Try mixing genres in an unexpected way. Zombies plus Jane Austen? Been done. But what about werewolves in the time of King Arthur? Or Witch-powered spacecraft? Or the invention of computers in Ancient Rome?

You can also flip a trope—take something expected and turn it on its head. The Chosen One finds out they are the chooser, instead. Or maybe the Sword of Destiny turns out to be something entirely different. Ever read the Sword of Shannara (spoiler alert)? In Terry Brook’s original book, the sword turned out not to be a weapon of power, so much as an exposer of the truth of a death long denied.

Finally, try to come up with a simple and clear explanation of what your story is about, something that encapsulates the cool new angle you’ve come up with that will set it apart. The best ideas can be explained succinctly, and that explanation can help guide you while writing your story.

In Dropnauts, it was “Humans return to the Earth from the moon, after a planet-wide apocalypse.” In the fantastic film The Map of Tiny Perfect Things, it’s even simpler” “A teenaged boy stuck in a time loop discovers he’s not the only one.”

Idea creation these days is less a matter of bold new invention than the more subtle—but still satisfying—act of finding a niche that excites you. Try to blend some different combination of fiction ingredients and the world might just love it. If you can pull it off. In the end, it always comes back to the quality of the writing.
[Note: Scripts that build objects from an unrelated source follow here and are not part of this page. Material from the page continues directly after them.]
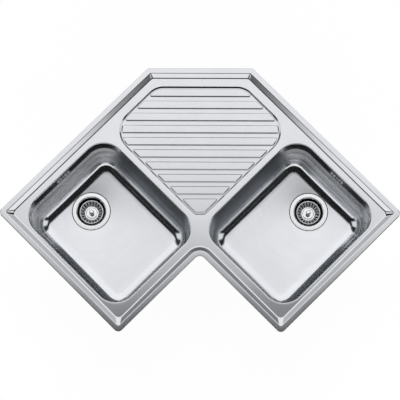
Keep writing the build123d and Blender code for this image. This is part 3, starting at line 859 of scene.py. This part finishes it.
def makeKnob(side):
    k = knob
    base, foot = k["floor"], k["stemFoot"]
    path = profilePath(
        (0, k["top"]),
        (k["round"] - k["domeEdge"], k["top"] - k["dome"], 2.2, 8),
        (k["round"], k["top"] - k["shoulder"], 2.0, 8),
        (k["round"] - k["under"], k["low"], 1.2, 6),
        (k["neck"], k["low"] - 0.5, 1.0, 4),
        (k["neck"], base + k["footRise"], 1.0, 4),
        (k["foot"], base + 1.1, 0.3, 3),
        (k["stem"], base + 0.2, 0.2, 2),
        (k["stem"], base - 1, 0.1, 1),
        (k["washer"], base - 1, 0.5, 3),
        (k["washer"], base - k["washerFoot"], 0.5, 3),
        (k["stem"], base - k["washerFoot"], 0.1, 1),
        (k["stem"], foot + 2, 0.5, 3),
        (k["stem"] - 1, foot, 0.5, 3),
        (0, foot))
    skin = Skin()
    skin.turned(atFloor(path), k["turnedIn"], drainPlace())
    skin.build(f"{side}Knob", finishes["polished_steel"], f"{side}_basket_unit",
               [f"{side}_basket_knob"], flip=True, mirrored=side == "right")


for side in sides:
    makeCup(side)
    makeBasket(side)
    makeKnob(side)
print("strainers made")

# carried pieces keep their CAD shape and get soft edges and their finish
softEdges = {"width": 0.0004, "segments": 2, "angle": radians(35), "weld": 1e-6}
madeHere = {"deck"}
for side in sides:
    madeHere |= {f"{side}_{piece}" for piece in ("bowl", "strainer_cup", "basket", "basket_knob")}
for entry in frame["record"]["subparts"]:
    if entry["node"] in madeHere:
        continue
    piece = nodes[entry["node"]]
    for place in piece.material_slots:
        place.material = finishes[entry["material_slot"]]
    if not piece.material_slots:
        piece.data.materials.append(finishes[entry["material_slot"]])
    weld = piece.modifiers.new("weld", "WELD")
    weld.merge_threshold = softEdges["weld"]
    bevel = piece.modifiers.new("edges", "BEVEL")
    bevel.width, bevel.segments = softEdges["width"], softEdges["segments"]
    bevel.limit_method, bevel.angle_limit = "ANGLE", softEdges["angle"]
    bevel.use_clamp_overlap = True
    piece.modifiers.new("normals", "WEIGHTED_NORMAL").keep_sharp = True
print("carried pieces finished")

# floor, light and camera
floor = {
    "z": -0.2835, "size": 14, "dark": (0.90, 0.90, 0.90), "light": (0.92, 0.92, 0.92), "clouds": 1.5,
    "rough": 0.9, "glow": 0.93, "glowShare": 0.86,
}


def makeFloor():
    half, z = floor["size"] / 2, floor["z"]
    corners = [(-half, -half, z), (half, -half, z), (half, half, z), (-half, half, z)]
    mesh = bpy.data.meshes.new("studioFloor")
    mesh.from_pydata(corners, [], [(0, 1, 2, 3)])
    ground = bpy.data.objects.new("studioFloor", mesh)
    bpy.context.collection.objects.link(ground)
    material, shader, place = newMaterial("paleFloor")
    put(shader, Base_Color=place.noise(floor["clouds"]).mix(floor["dark"], floor["light"]),
        Roughness=floor["rough"])
    # the eye, glass and metal see mostly an even glow, and a share of the shaded colour
    camera, glossy, through = place.node("ShaderNodeLightPath").outputs(
        "Is Camera Ray", "Is Glossy Ray", "Is Transmission Ray")
    share = camera.maths("MAXIMUM", glossy.maths("MAXIMUM", through)) * floor["glowShare"]
    glow = place.node("ShaderNodeEmission", None,
                      {"Color": (1, 1, 1, 1), "Strength": floor["glow"] / floor["glowShare"]})
    lit = Wire(place.tree, shader.outputs[0])
    both = place.node("ShaderNodeMixShader", None, {0: share, 1: lit, 2: glow})
    end = next(node for node in place.tree.nodes if node.type == "OUTPUT_MATERIAL")
    feed(end.inputs[0], both)
    mesh.materials.append(material)


# the sky's parts: how bright each is, and where its edges start and end
sky = {
    "panel": (1.22, 1.22, 1.2322), "panelStart": (0.105, 0.182), "panelSides": (0.06, -0.04),
    "panelWiden": 0.95, "panelLow": (0.2, 0.4),
    "wall": (1.3, 1.3, 1.3), "wallTop": (0.66, 0.58), "wallSides": (1.42, 1.28), "wallRear": (-0.02, -0.08),
    "ends": (1, 1, 1), "endsTop": (0.93, 0.86), "endsStart": (3, 4.2), "endsRear": (0.05, -0.05),
    "endsSlant": 0.3,
    "overhead": (0.0135, 0.015, 0.0162), "round": (0.117, 0.13, 0.1404), "roundTop": (0.6, 0.2),
    "under": (0.9, 0.9, 0.9), "underTop": (0.0, -0.1), "seen": (0.985, 0.985, 0.985),
    "leastUp": 0.05, "leastSouth": 0.02,
}


def makeWorld():
    # a wide soft panel overhead towards the wall, dark studio round it, and bright low walls
    world = bpy.data.worlds.new("softStudio")
    bpy.context.scene.world = world
    world.use_nodes = True
    tree = world.node_tree
    tree.nodes.clear()
    place = Wire(tree).node("ShaderNodeTexCoord", take=0)
    x, y, z = place.axes()
    up = z.maths("MAXIMUM", sky["leastUp"])
    north, side = y / up, (x / up).maths("ABSOLUTE")
    # the soft panel starts just north of overhead and widens to the north
    panel = north.smooth(*sky["panelStart"]) * (side - north * sky["panelWiden"]).smooth(*sky["panelSides"])
    panel = panel * z.smooth(*sky["panelLow"])
    # the bright wall stands in the south
    wide = x.maths("ABSOLUTE")
    aside = wide / (y * -1).maths("MAXIMUM", sky["leastSouth"])
    wall = z.smooth(*sky["wallTop"]) * aside.smooth(*sky["wallSides"]) * y.smooth(*sky["wallRear"])
    # and others beyond both ends of the sink
    ends = z.smooth(*sky["endsTop"]) * aside.smooth(*sky["endsStart"])
    ends = ends * (y - wide * sky["endsSlant"]).smooth(*sky["endsRear"])
    under = z.smooth(*sky["underTop"])
    colour = z.smooth(*sky["roundTop"]).mix(sky["overhead"], sky["round"])
    for name, part in {"ends": ends, "wall": wall, "panel": panel, "under": under}.items():
        colour = part.mix(colour, sky[name])
    # past the edge of the floor the eye sees nearly the same white
    colour = place.node("ShaderNodeLightPath").mix(colour, sky["seen"])
    light = place.node("ShaderNodeBackground", None, {"Color": colour, "Strength": 1.0})
    feed(tree.nodes.new("ShaderNodeOutputWorld").inputs[0], light)


view = {
    "lens": 170, "sensor": 36, "tilt": radians(79.4), "distance": 5.49, "roll": radians(0.19),
    "target": (0, -0.0045, 0), "clipEnd": 60,
}


def makeCamera():
    data = bpy.data.cameras.new("eye")
    data.lens = view["lens"]
    data.sensor_width = view["sensor"]
    data.clip_end = view["clipEnd"]
    eye = bpy.data.objects.new("eye", data)
    bpy.context.collection.objects.link(eye)
    back = Vector((0, -cos(view["tilt"]), sin(view["tilt"])))
    eye.location = Vector(view["target"]) + back * view["distance"]
    look = (-back).to_track_quat("-Z", "Y").to_matrix() @ Matrix.Rotation(view["roll"], 3, "Z")
    eye.rotation_euler = look.to_euler()
    bpy.context.scene.camera = eye


makeFloor()
makeWorld()
makeCamera()
bpy.context.scene.view_settings.view_transform = "Standard"
print("studio made")
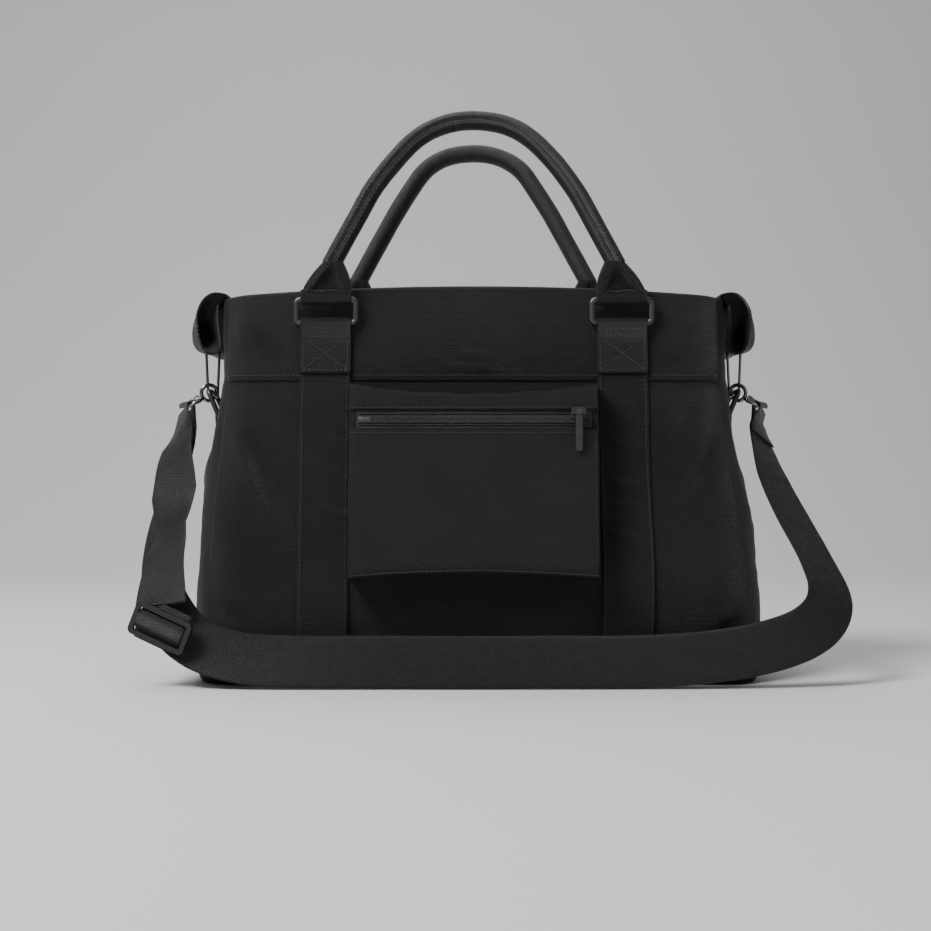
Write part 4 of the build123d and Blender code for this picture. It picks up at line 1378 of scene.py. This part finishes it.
# Wings: the mouth's two ends reach past the bag, fold over outwards and are held down by wire clips. Each is
# a cuff of nylon: out over the rim, round the tip and back up inside itself. Near-black matte dishes in its
# open ends are painted shade for the hollow within.
# The cuffs' inside: a near-black matte cloth with no sheen, painted shade for the hollow of the fold
painted_shade_inside = cloth_material(
    "wing_painted_shade", twill, (0.001, 0.001, 0.001), (0.003, 0.003, 0.0031), 0.8, 0.3, 0.0003, 0.0, Yarn=0.0008
)
wing_route = [
    (189.5, 291.5),
    (197, 294),
    (207, 291),
    (217.5, 279),
    (219.8, 262),
    (215.5, 250.5),
    (203, 249),
    (198, 255),
    (197, 266),
    (197, 276),
    (196, 284),
]
for wall, side in (("left", -1), ("right", 1)):
    flat_line = even_line(route_line([(x * mm, 0, z * mm) for x, z in wing_route]), 1.5 * mm)
    far = run_length(flat_line) / run_length(flat_line)[-1]
    share = np.linspace(-1, 1, 61)[None]
    tip = np.exp(-(((far - 0.52) / 0.26) ** 2))[:, None]
    half = 40 * mm - 7 * mm * tip * share**2 - 5 * mm * tip
    sag = -5.5 * mm * tip * share**2
    crumple = drape(share * 40 * mm, far[:, None] * 120 * mm, 51 + side, 16, 46, 0.9) * (0.25 + 0.75 * tip)
    push = 2.6 * mm * tip * np.cos(share * math.pi * 1.4)
    x = flat_line[:, :1] + crumple * 0.8 + push - 6.5 * mm * tip * np.abs(share) ** 3
    z = flat_line[:, 2:] + sag * 0.5 + crumple * 0.5
    y = share * half
    points = np.stack([side * x, -side * y + 0 * x, z + 0 * y], axis=-1)
    wing = grid_piece(
        f"{wall}_wing_cloth", points[:, ::-1], np.stack([y + 0 * x, far[:, None] * 0.13 + 0 * y], axis=-1)
    )
    thicken(wing, 1.5 * mm, 0.0)
    finish(wing, nylon, f"{wall}_wing", "nylon_cloth", f"{wall}_wing")
    rows = []
    for edge in (-0.93, 0.93):
        column = int(round((edge + 1) / 2 * 60))
        out_way = unit(
            np.stack([side * (flat_line[:, 0] - 0.204), 0 * far, flat_line[:, 2] - 0.268], axis=-1)
        )
        run = slice(6, int(len(far) * 0.6))
        rows.append((points[run, column] + out_way[run] * 0.8 * mm, out_way[run]))
    stitches(f"{wall}_wing_stitches", f"{wall}_wing", "nylon_cloth", rows)
    # The cuff's two open ends are each closed by a dish pressed in, coloured near black: painted shade for
    # the hollow inside
    centre = np.array([206 * mm, 270 * mm])
    ring_share = np.linspace(0.985, 0.02, 14)[:, None]
    for end, end_name in ((-1, "rear"), (1, "front")):
        edge = 0 if end == side else 60
        rim_x, rim_z, rim_y = x[:, edge], z[:, edge], np.abs(y[:, edge])
        dish_x = centre[0] + (rim_x[None] - centre[0]) * ring_share
        dish_z = centre[1] + (rim_z[None] - centre[1]) * ring_share
        dish_y = (rim_y[None] - 1.0 * mm) - 16 * mm * (1 - ring_share**2)
        dish_points = np.stack([side * dish_x, end * dish_y, dish_z], axis=-1)
        if end == side:
            dish_points = dish_points[:, ::-1]
        dish_flat = np.stack([dish_points[..., 0], dish_points[..., 2]], axis=-1)
        dish = grid_piece(f"{wall}_wing_painted_shade_{end_name}", dish_points, dish_flat)
        thicken(dish, 0.8 * mm)
        # The dish's near-black colour is painted shade, not the colour of a lining
        finish(dish, painted_shade_inside, f"{wall}_wing", "lining_cloth")

# Mouth: two nylon flaps hang from the rim's inside and meet at a coil zip along the middle.
flap_x = np.linspace(-181, 181, 150)[None] * mm
for wall, way in (("rear", -1), ("front", 1)):
    into = np.clip(np.abs(flap_x) - 162.2 * mm, 0, 21.4 * mm)
    outer = np.minimum(28.4 * mm + np.sqrt((21.5 * mm) ** 2 - into**2), 47.6 * mm)
    across = np.linspace(0, 1, 24)[:, None]
    y = 5.6 * mm + across * (outer - 5.6 * mm)
    slack = np.clip((y - 15.5 * mm) / (9 * mm), 0, 1) * np.sin(math.pi * across) ** 0.5
    z = 285.2 * mm + slack * (drape(flap_x, y, 61 + way, 20, 70, 0.7) - 1.0 * mm)
    z = z + 0.5 * mm * np.exp(-((across / 0.06) ** 2))
    points = np.stack([flap_x + 0 * y, way * y, z + 0 * y], axis=-1)
    flat = np.stack([flap_x + 0 * y, y], axis=-1)
    if way < 0:
        points, flat = points[::-1], flat[::-1]
    flap = grid_piece(f"{wall}_flap_cloth", points, flat)
    thicken(flap, 1.3 * mm)
    finish(flap, nylon, f"{wall}_flap", "nylon_cloth", f"{wall}_flap")
    row_x = np.linspace(-176, 176, 120) * mm
    flap_row = np.stack([row_x, np.full(120, way * 7.4 * mm), np.full(120, 285.55 * mm)], axis=-1)
    stitches(f"{wall}_flap_stitches", f"{wall}_flap", "nylon_cloth", [(flap_row, np.array([0, 0, 1.0]))])
    tape_line = np.stack(
        [np.linspace(-168, 168, 60) * mm, np.full(60, way * 7.7 * mm), np.full(60, 283.5 * mm)], axis=-1
    )
    main_tape = carried(
        f"{wall}_main_zip_tape",
        tape_line,
        np.tile([0, 1.0, 0], (60, 1)),
        webbing_section(15 * mm, 0.7 * mm)[None],
    )
    finish(main_tape, zip_tape, f"{wall}_flap", "zip", f"{wall}_zip_tape")
    coil_y = np.stack(
        [np.linspace(-157, 157, 60) * mm, np.full(60, way * 0.25 * mm), np.full(60, 284.0 * mm)], axis=-1
    )
    zip_coil(
        f"{wall}_main_zip_coil",
        f"{wall}_flap",
        coil_y,
        np.array([0, way * 1.0, 0]),
        np.array([0, 0, 1.0]),
        (1,),
        "zip",
    )

# Base board: stiff grey fibreboard wrapped in the lining, loose on the bag's floor.
board = cloth_material(
    "covered_board", twill, (0.02, 0.02, 0.021), (0.045, 0.045, 0.047), 0.7, 0.3, 0.0003, 0.05, Yarn=0.0006
)
refinish(board, "base_board")

# Strap slide: moulded black plastic with a fine sparked texture and slightly polished edges.
plastic, plastic_grain = speckled(
    "black_plastic", 1400, 3, (0.003, 0.003, 0.003), (0.012, 0.012, 0.0125), 0.25, 0.3
)
plastic_tree = plastic.node_tree
plastic_bump = plastic_tree.nodes.new("ShaderNodeBump")
plastic_bump.inputs["Strength"].default_value = 0.25
plastic_bump.inputs["Distance"].default_value = 0.0002
plastic_tree.links.new(plastic_grain.outputs["Fac"], plastic_bump.inputs["Height"])
plastic_tree.links.new(
    plastic_bump.outputs[0], plastic_tree.nodes["Principled BSDF"].inputs["Normal"]
)
refinish(plastic, "strap_slide")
In 2013, a new band called Bastille put themselves on the musical map with a new song about… Pompeii. How? It was unexpected—a blend of Roman history and catchy pop music—and they had the skill to just make it work.

So go forth and read, take notes, and think about how you would tell the story you’d want to read.

Then sit down and write it.

To my writer friends – how do you escape the trap of the expected with your story ideas?